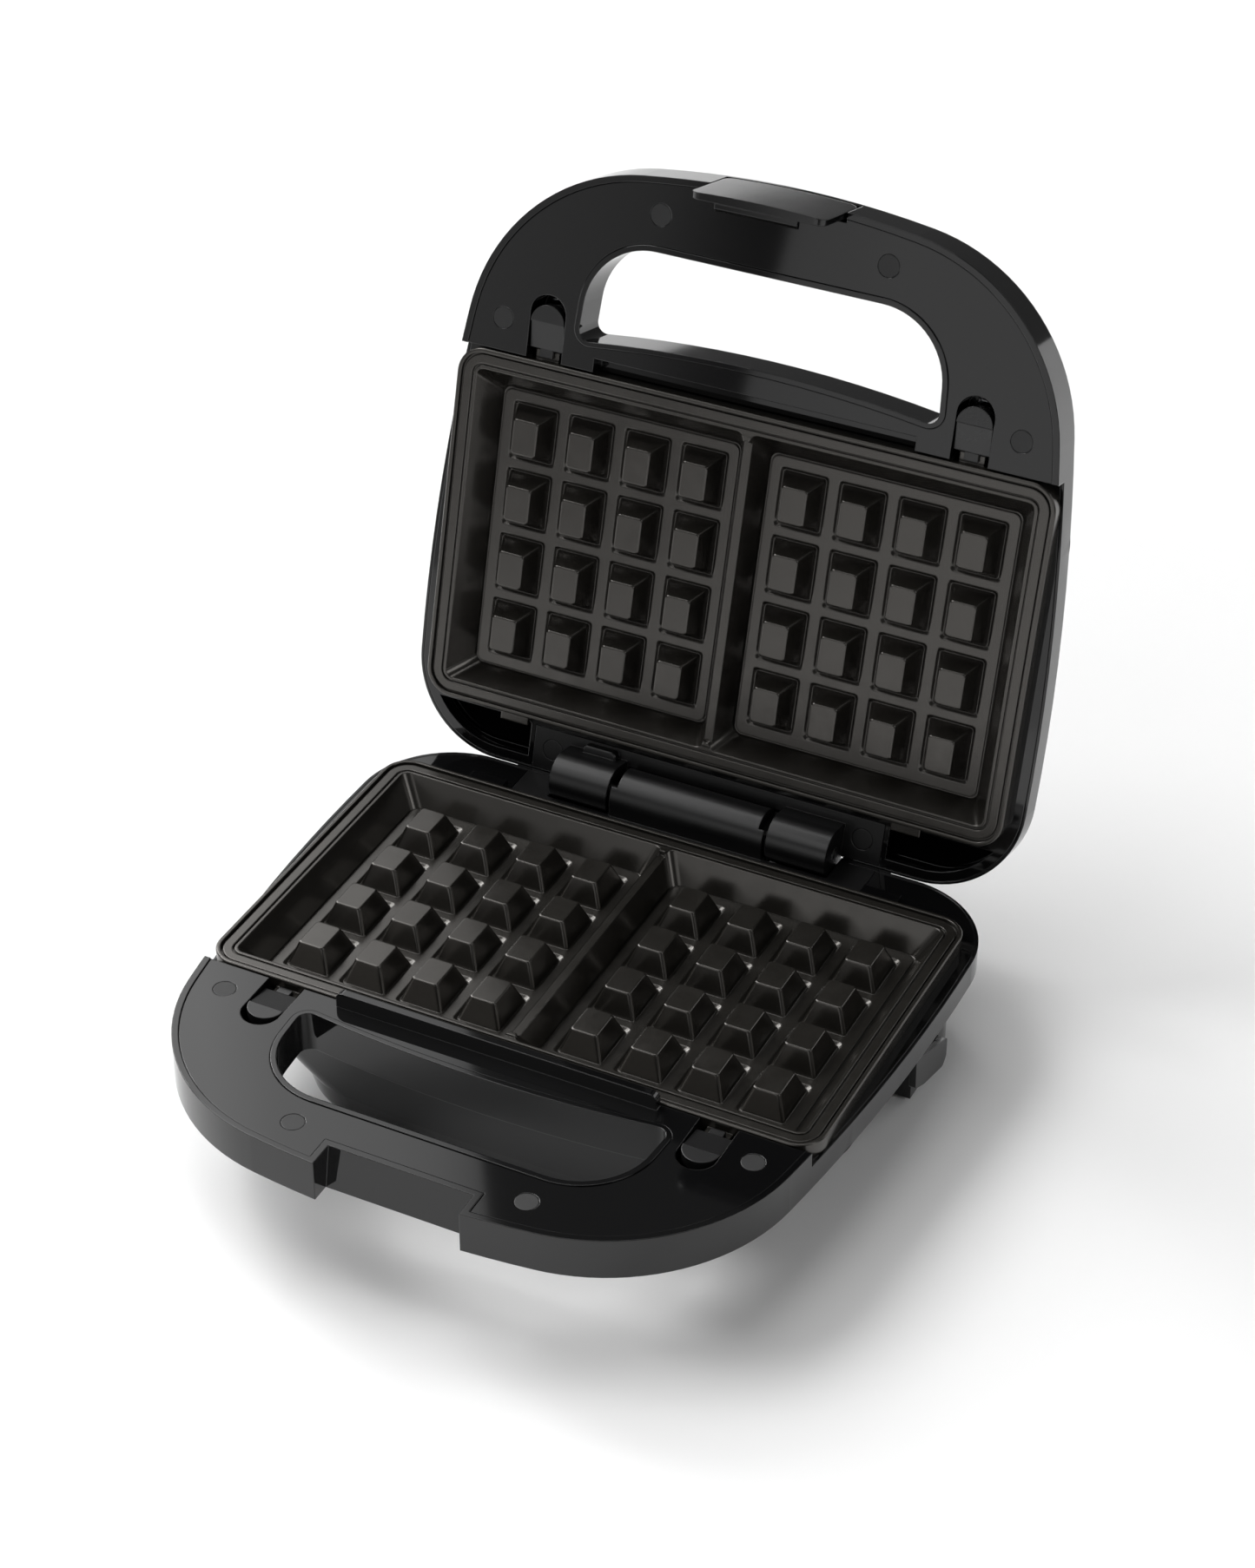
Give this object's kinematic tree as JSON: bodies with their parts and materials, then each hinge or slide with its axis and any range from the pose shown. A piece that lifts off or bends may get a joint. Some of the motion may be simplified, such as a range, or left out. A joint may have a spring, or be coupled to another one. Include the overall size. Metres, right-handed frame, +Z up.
{
  "type": "waffle maker",
  "caption": "Open waffle maker with handle cut-outs, clip latch, release buttons and removable studded plates on a rear-hinged lid.",
  "frame": {"origin": "on the table, under the middle of the open appliance's bounding box", "axes": "+X to the user's right, +Y from the handle towards the hinge, +Z up"},
  "size_m": [0.2374, 0.3025, 0.2704],
  "materials": {
    "casing_black": "satin",
    "panel_black": "satin",
    "nonstick_coating": "satin non-stick",
    "button_black": "fine matt",
    "cap_black": "satin",
    "latch_black": "satin",
    "steel": "plain",
    "heater_sheath": "oxidised",
    "shield_aluminium": "mill",
    "spring_steel": "plain",
    "rubber_black": "matt",
    "wire_insulation": "woven glass sleeve",
    "terminal_white": "matt",
    "brass_contact": "plain",
    "board_green": "satin",
    "lens_red": "polished",
    "lens_green": "polished"
  },
  "bodies": {
    "base": {"base_shell": "casing_black", "base_deck": "panel_black", "base_hinge_bracket": "panel_black", "hinge_pin": "steel", "lower_plate": "nonstick_coating", "lower_heating_element": "heater_sheath", "base_reflector": "shield_aluminium", "base_thermostat": "brass_contact", "thermal_fuse": "steel", "terminal_block": "terminal_white", "base_wiring": "wire_insulation", "cord_inlet_bushing": "rubber_black", "base_screw_plugs": "cap_black", "base_handle_screws": "steel", "base_bracket_screws": "steel", "rear_foot_right": "casing_black", "rear_foot_left": "casing_black", "foot_pads": "rubber_black", "base_button_spring_left": "spring_steel", "base_button_spring_right": "spring_steel"},
    "lid": {"lid_shell": "casing_black", "lid_deck": "panel_black", "lid_hinge_bracket": "panel_black", "upper_plate": "nonstick_coating", "upper_heating_element": "heater_sheath", "lid_reflector": "shield_aluminium", "lid_thermostat": "brass_contact", "lid_wiring": "wire_insulation", "lid_screw_plugs": "cap_black", "lid_handle_screws": "steel", "lid_bracket_plugs": "cap_black", "lid_bracket_screws": "steel", "indicator_board": "board_green", "power_lens": "lens_red", "ready_lens": "lens_green", "latch_pin": "steel", "lid_button_spring_left": "spring_steel", "lid_button_spring_right": "spring_steel"},
    "latch": {"latch_clip": "latch_black"},
    "base_left_button": {"base_button_left": "button_black"},
    "base_right_button": {"base_button_right": "button_black"},
    "lid_left_button": {"lid_button_left": "button_black"},
    "lid_right_button": {"lid_button_right": "button_black"}
  },
  "joints": [
    {"name": "lid_hinge", "type": "hinge", "parent": "base", "child": "lid", "pos_m": [0, 0.07295, 0.0491], "axis": [1, 0, 0], "range_deg": [0, 104.8]},
    {"name": "latch_pivot", "type": "hinge", "parent": "lid", "child": "latch", "pos_m": [0, 0.13806, 0.25872], "axis": [1, 0, 0], "range_deg": [-20, 7]},
    {"name": "base_left_release", "type": "slide", "parent": "base", "child": "base_left_button", "axis": [0, -1, 0], "range_m": [0, 0.0034], "stiffness_N_per_m": 150, "springref_m": -0.003, "deforming": ["base_button_spring_left"]},
    {"name": "base_right_release", "type": "slide", "parent": "base", "child": "base_right_button", "axis": [0, -1, 0], "range_m": [0, 0.0034], "stiffness_N_per_m": 150, "springref_m": -0.003, "deforming": ["base_button_spring_right"]},
    {"name": "lid_left_release", "type": "slide", "parent": "lid", "child": "lid_left_button", "axis": [0, 0.2554, 0.9668], "range_m": [0, 0.0034], "stiffness_N_per_m": 150, "springref_m": -0.003, "deforming": ["lid_button_spring_left"]},
    {"name": "lid_right_release", "type": "slide", "parent": "lid", "child": "lid_right_button", "axis": [0, 0.2554, 0.9668], "range_m": [0, 0.0034], "stiffness_N_per_m": 150, "springref_m": -0.003, "deforming": ["lid_button_spring_right"]}
  ]
}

****************************************

### THE PROBLEM
Write the material out again in its entirety, exactly as shown.

### TASK RESPONSE
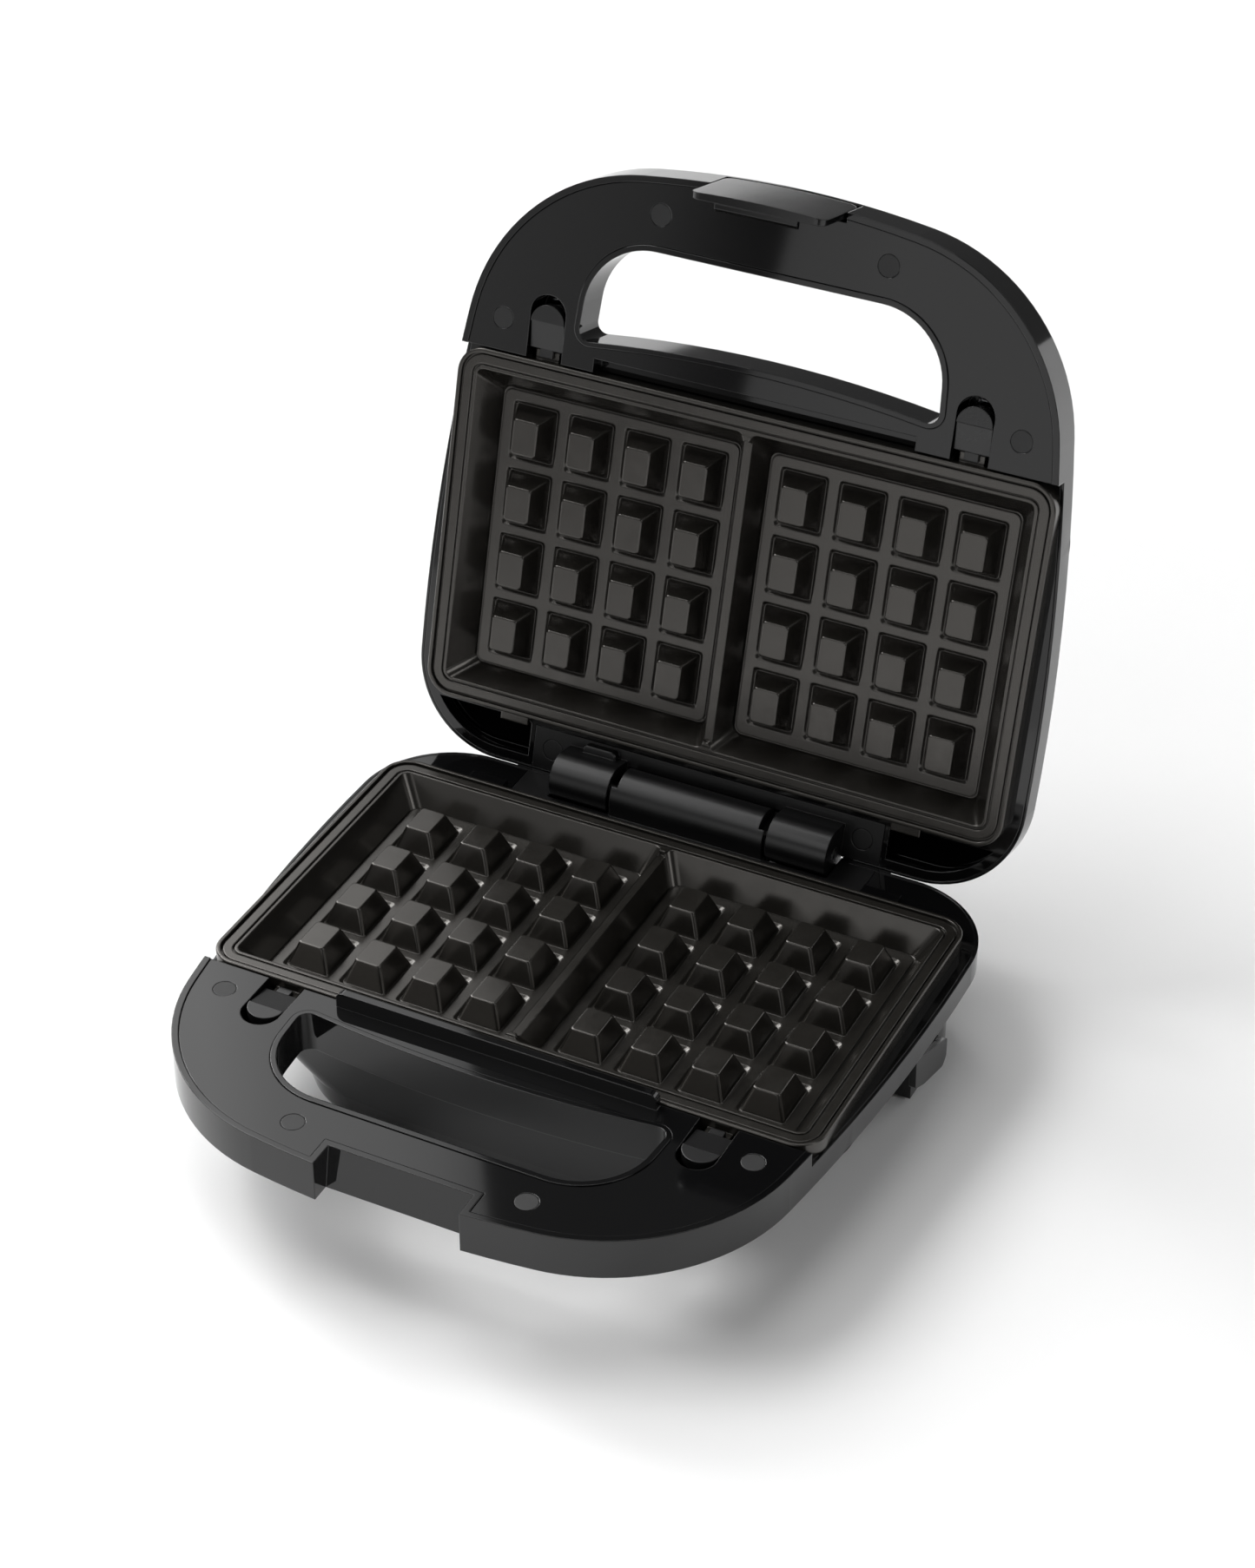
Give this object's kinematic tree as JSON: bodies with their parts and materials, then each hinge or slide with its axis and any range from the pose shown. A piece that lifts off or bends may get a joint. Some of the motion may be simplified, such as a range, or left out. A joint may have a spring, or be coupled to another one. Include the overall size. Metres, right-handed frame, +Z up.
{
  "type": "waffle maker",
  "caption": "Open waffle maker with handle cut-outs, clip latch, release buttons and removable studded plates on a rear-hinged lid.",
  "frame": {"origin": "on the table, under the middle of the open appliance's bounding box", "axes": "+X to the user's right, +Y from the handle towards the hinge, +Z up"},
  "size_m": [0.2374, 0.3025, 0.2704],
  "materials": {
    "casing_black": "satin",
    "panel_black": "satin",
    "nonstick_coating": "satin non-stick",
    "button_black": "fine matt",
    "cap_black": "satin",
    "latch_black": "satin",
    "steel": "plain",
    "heater_sheath": "oxidised",
    "shield_aluminium": "mill",
    "spring_steel": "plain",
    "rubber_black": "matt",
    "wire_insulation": "woven glass sleeve",
    "terminal_white": "matt",
    "brass_contact": "plain",
    "board_green": "satin",
    "lens_red": "polished",
    "lens_green": "polished"
  },
  "bodies": {
    "base": {"base_shell": "casing_black", "base_deck": "panel_black", "base_hinge_bracket": "panel_black", "hinge_pin": "steel", "lower_plate": "nonstick_coating", "lower_heating_element": "heater_sheath", "base_reflector": "shield_aluminium", "base_thermostat": "brass_contact", "thermal_fuse": "steel", "terminal_block": "terminal_white", "base_wiring": "wire_insulation", "cord_inlet_bushing": "rubber_black", "base_screw_plugs": "cap_black", "base_handle_screws": "steel", "base_bracket_screws": "steel", "rear_foot_right": "casing_black", "rear_foot_left": "casing_black", "foot_pads": "rubber_black", "base_button_spring_left": "spring_steel", "base_button_spring_right": "spring_steel"},
    "lid": {"lid_shell": "casing_black", "lid_deck": "panel_black", "lid_hinge_bracket": "panel_black", "upper_plate": "nonstick_coating", "upper_heating_element": "heater_sheath", "lid_reflector": "shield_aluminium", "lid_thermostat": "brass_contact", "lid_wiring": "wire_insulation", "lid_screw_plugs": "cap_black", "lid_handle_screws": "steel", "lid_bracket_plugs": "cap_black", "lid_bracket_screws": "steel", "indicator_board": "board_green", "power_lens": "lens_red", "ready_lens": "lens_green", "latch_pin": "steel", "lid_button_spring_left": "spring_steel", "lid_button_spring_right": "spring_steel"},
    "latch": {"latch_clip": "latch_black"},
    "base_left_button": {"base_button_left": "button_black"},
    "base_right_button": {"base_button_right": "button_black"},
    "lid_left_button": {"lid_button_left": "button_black"},
    "lid_right_button": {"lid_button_right": "button_black"}
  },
  "joints": [
    {"name": "lid_hinge", "type": "hinge", "parent": "base", "child": "lid", "pos_m": [0, 0.07295, 0.0491], "axis": [1, 0, 0], "range_deg": [0, 104.8]},
    {"name": "latch_pivot", "type": "hinge", "parent": "lid", "child": "latch", "pos_m": [0, 0.13806, 0.25872], "axis": [1, 0, 0], "range_deg": [-20, 7]},
    {"name": "base_left_release", "type": "slide", "parent": "base", "child": "base_left_button", "axis": [0, -1, 0], "range_m": [0, 0.0034], "stiffness_N_per_m": 150, "springref_m": -0.003, "deforming": ["base_button_spring_left"]},
    {"name": "base_right_release", "type": "slide", "parent": "base", "child": "base_right_button", "axis": [0, -1, 0], "range_m": [0, 0.0034], "stiffness_N_per_m": 150, "springref_m": -0.003, "deforming": ["base_button_spring_right"]},
    {"name": "lid_left_release", "type": "slide", "parent": "lid", "child": "lid_left_button", "axis": [0, 0.2554, 0.9668], "range_m": [0, 0.0034], "stiffness_N_per_m": 150, "springref_m": -0.003, "deforming": ["lid_button_spring_left"]},
    {"name": "lid_right_release", "type": "slide", "parent": "lid", "child": "lid_right_button", "axis": [0, 0.2554, 0.9668], "range_m": [0, 0.0034], "stiffness_N_per_m": 150, "springref_m": -0.003, "deforming": ["lid_button_spring_right"]}
  ]
}